A conclusão do ACOSOG Z0011 está baseada na eficácia no manejo da axila com LS positivo sem DLA, sendo que 27% dos casos que fizeram DLA tiveram doença linfonodal adicional e 14% tiveram 4 ou mais linfonodos não-sentinelas positivos. Admitiu-se que a radioterapia e a terapia sistêmica foram suficientes para neutralizar a repercussão da remanescência de doença. Frente a DET estas cifras sobem para 86 e 58% respectivamente.
Na casuística aqui apresentada, com um ou dois LS afetados, 56% tiveram 4 ou mais linfonodos adicionais comprometidos.
Conclusão
É bem possível que frente a DET, mercê da associação com grande extinção de envolvimento linfonodal não seja seguro se omitir a DLA. Acreditam os autores que é preferível considerar DLA, mesmo nos casos elegíveis para o ACOSOG Z0011, quando houver DET.
Comentários (Alfredo Carlos S. D. Barros)
Este trabalho acrescenta mais incertezas com relação à generalização que tem sido proposta para a aceitação das conclusões do ACOSOG Z0011. Ao contrário da extensão microscópica extracapsular, que foi critério de exclusão de casos, pacientes com presença de DET (visto em aproximadamente 10% das pacientes com LS positivo) na gordura axilar, tem sido tratadas sem DLA, o que não pode ter sido prejudicial. É muito elevada a chance de 4 ou mais outros LNs afetados.
Tenho insistido nos últimos anos para os inconvenientes das conclusões generalizadas do ACOSOG Z0011, além da falha metodológica do estudo, devido ao seu baixo poder estatístico. Faltam particularizações, fundamentais para Medicina de Precisão, tipo taxa de LNs comprometidos sobre o número de retirados, tamanho da macrometástase no LS, associação de macrometástase com parâmetros moleculares desfavoráveis e DET.
Mamtani e Morrow escreveram agora sobre o ACOSOG Z0011 que “a one-size-fits-all approach may not always be applicable”. Enfim!
Os dados aqui apresentados salientam a importância de novos estudos com subgrupos específicos de pacientes para avaliar taxas de sobrevida livre de doença regional e sistêmica. Por ora, mesmo os adopters das conclusões do ACOSOG Z0011 não deveriam omitir a DLA havendo DET.

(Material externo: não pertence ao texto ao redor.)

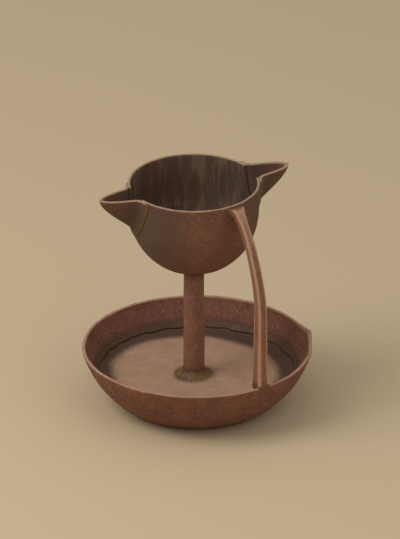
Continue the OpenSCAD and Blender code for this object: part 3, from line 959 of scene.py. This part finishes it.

Comentário importante: os DETs precisam ser procurados com atenção para serem encontrados. No exame intraoperatório seu achado é muito difícil, porque praticamente não proporciona uma pista macroscópica, mas no exame em parafina, toda a gordura axilar retirada junto com os LSs precisa ser incluída para exame.
Leitura complementar
- Giuliano AE, Ballman KV, McCall L, et all. Effect of axillary dissection vs no axillary dissection on 10-year overall survival among women with invasive breast cancer and sentinel node metastasis: the ACOSOG Z0011 (Alliance) randomized clinical trial. JAMA 2017; 318:918-26.
- Donker M, van Tienhoven G, Straver ME, et al. Radiotherapy or surgery of the axilla after a positive sentinel node in breast cancer (EORTC 10981-22023 AMAROS): a randomised, multicentre, open-label, phase 3 non-inferiority trial. Lancet Oncol 2014; 15:1303-10.
- Mamtani A, Morrow M. ASO author reflections: refining risk assessment in node-positive breast cancer patients eligible for sentinel lymph node biopsy alone. Ann Surg Oncol 2020; 27:3593-4.